Image credit: Jay Bonvouloir, via Flickr – CC BY-SA 2.0
Where is located the Riverside? It is near the Moreno Valley in California, once stood a racetrack that felt more like a proving ground for legends than just another circuit.
Riverside was not just fast, it was unforgiving, dramatic and unforgettable!
Late in the ’50s until 1989, it echoed with the roar of V8s, the sreech of tires, and it was a dream track for every driver.
A star is born in the desert
However, when Riverside first opened in 1957, USA was still warming up to road racing, but this track? it did not wait around.
It was designed with challenging esses, hairpins, it was recognized as one of the most dangerous and exciting circuits in North America.
What made this circuit stand out was its versatility, it was not a cookie-cutter oval or a temprorary street course, it was a true driver’s track, you had to wrestle the wheel, fight the G-forces, and know when to risk everything.
DID F1 raced at Riverside?
The answer is YES! In 1960, the United States GP landed on California soil for one glorious day.
Stirling Moss, won the race in a Lotus, making Riverside the only track west of the Mississippi ever to host an F1 GP.
That event was a brief but it gave Riverside a rare badge of honor, not many circuits in America can say that they were once part of Formula 1 calendar.

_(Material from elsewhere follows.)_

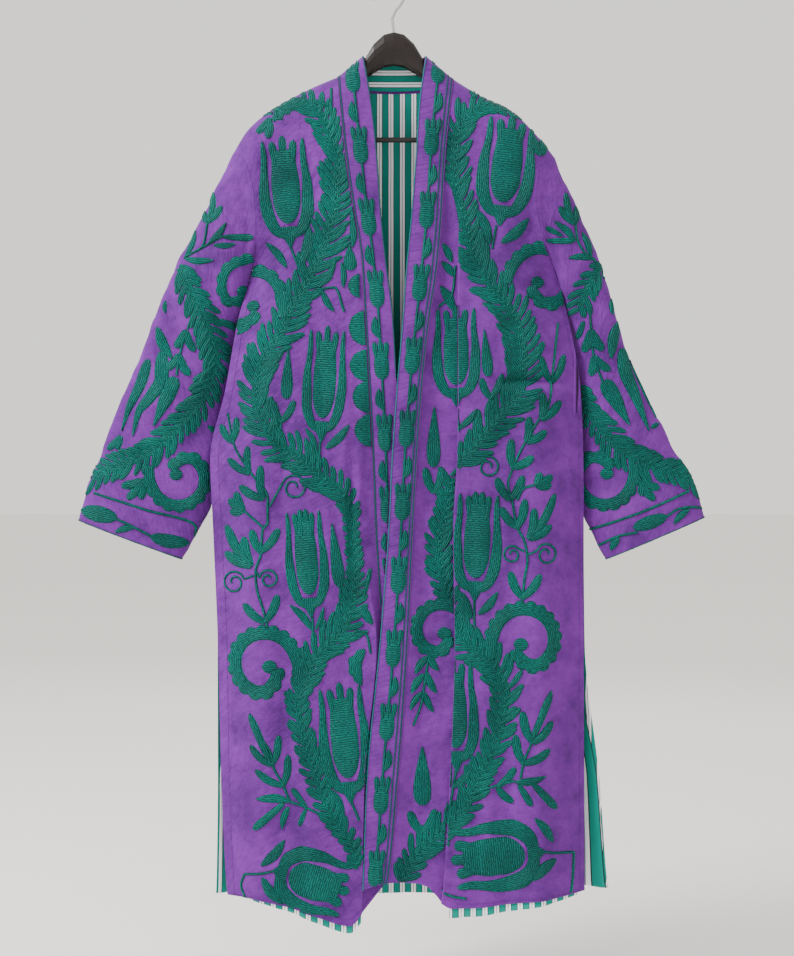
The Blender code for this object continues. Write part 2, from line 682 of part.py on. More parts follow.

Layouts that demanded everything
Riverside featured multiple configurations, each with its own character:
- Long Course – 3.3 miles of fast sweepers and punishing corners
- Short Course – 2.62 miles, used mostly for NASCAR
- Drag Strip & Alternate Loops – for club races and testing
But it was the back straight, sloping downhill into a tight, near-blind hairpin,that earned Riverside its reputation. Cars hit over 130 mph before slamming on the brakes. Many didn’t make it.
Grit, glory, and local Legends
This was not just a stop on the calendar. Riverside made heroes.
Dan Gurney dominated at Riverside, he won five Nascar races and becoming a local icon, other drivers like Mark Donuhue, Parnelli Jones, Tim Richmon also wrote chapters of their careers on this circuit.
The 1973 Winston Western 500 stands out as a war of attrition—153 laps and nearly five hours of heat, sweat, and survival. Mark Donohue took the win. Races like that don’t happen anymore.
Speed has its price
What’s the darker side of Riverside? More than 20 lives were lost over the decades here, big names also like Ken Miles in 1966, or Rolf Stommelen in 1983.
Also spectators and pit crew members, no one was spared, the layout was thrilling but deadly, safety barriers were minimal.
Runoffs areas barely existed back then, it was raw racing, the way it used to be and sometimes, that came at a brutal cost.
From roar to retail
By the late ’80s, the writing was on the wall. Noise complaints, real estate developers, and shifting priorities in American motorsport all played a role. In July 1989, Riverside held its last race.
Soon after, bulldozers arrived. The circuit was erased, replaced by shopping centers, housing, and a massive mall. Today, you might drive down “Turner Avenue” or “Andretti Street,” but the track itself is gone.
Quick Recap
Feature | Details |
---|---|
Opened | 1957 |
F1 Race | 1960 US Grand Prix – won by Stirling Moss |
NASCAR | 1958–1988 |
Indy/CART Races | 1967–1983 |
Fatalities | 20+ |
Closed | 1989 |
Today | Site now houses Moreno Valley Mall |
What can we say more about it?
Riverside wasn’t just another circuit—it was a spirit. A place where F1, NASCAR, IMSA, Can-Am, and IndyCar could all share the same tarmac. That kind of versatility is rare even today, circuit no longer exist
And while the engines are long silent, Riverside still lives in the memories of those who stood in the dust, cheered on the fences, or wrestled the wheel through Turn 6. It was loud. It was dangerous. And it was beautiful.